The second thing is we want to ensure that our hips follow our hands. So this is the second fault. When we start walking, our hands get too far in front of our hips. So how do we solve this? Well, this cue will help a lot. We want to think about pushing our armpits to the start wall. So this is the wall I’m starting to look at, and I’m going press my armpits over to that wall, which will fix my hip position and send me into a more stacked position. Let’s take a look at both of those put together. First, I’m going to start with my head in line, and I’m going to press down. Second, I will push my armpits to the wall, and I will be able to walk stacked. So those are the first two faults I see.
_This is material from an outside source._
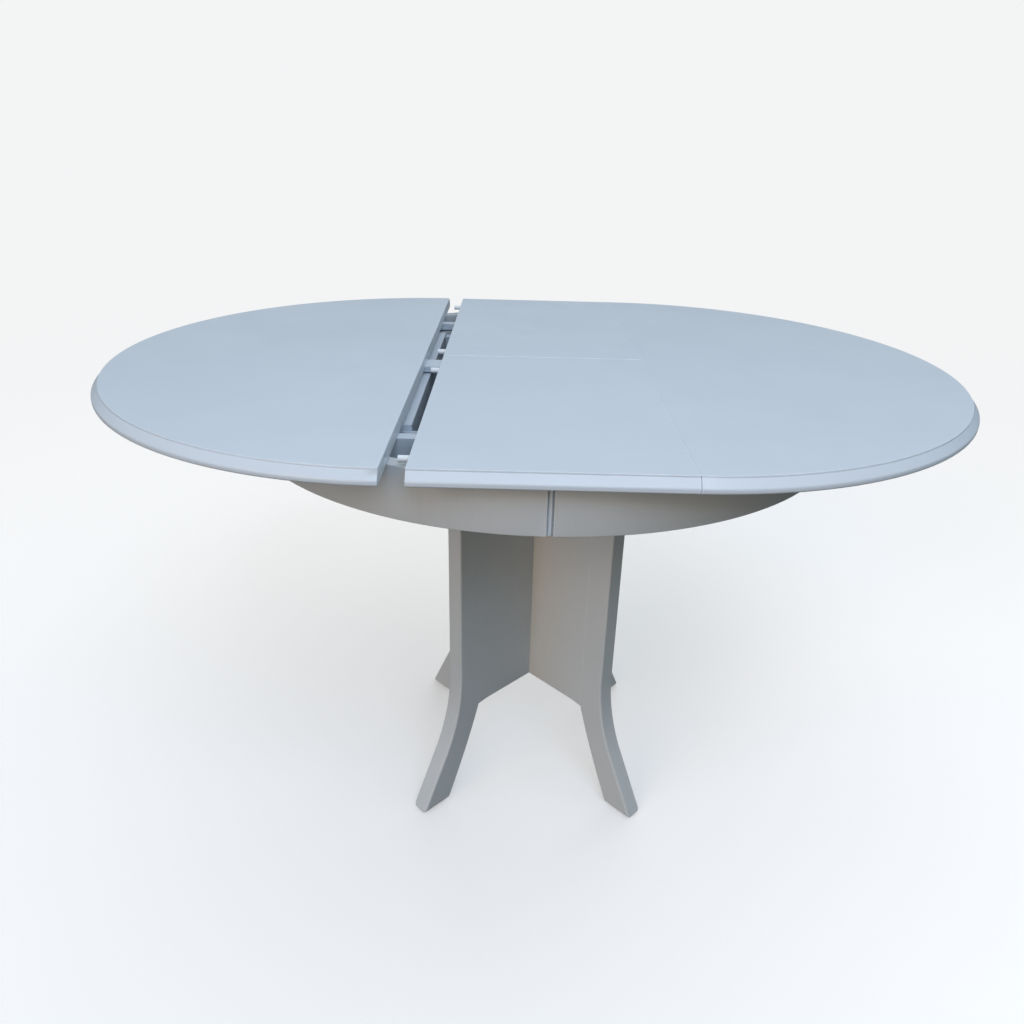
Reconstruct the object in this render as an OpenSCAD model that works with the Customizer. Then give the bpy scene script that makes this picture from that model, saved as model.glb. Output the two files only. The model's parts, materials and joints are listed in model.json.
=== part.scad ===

The third final fault that is usually highlighted the most is our arms are too wide. So think about if we were to hold our barbell here versus hold our barbell here or our dumbbell. We have more stability over the midline of our body. So if we start with our arms too wide, we have to shift our weight farther. So you’ll notice I’m shifting back and forth. If I start more under my shoulders, I’m already under midline, and I have to move my body position less to shift the weight. So consider those three things next time you try to handstand walk.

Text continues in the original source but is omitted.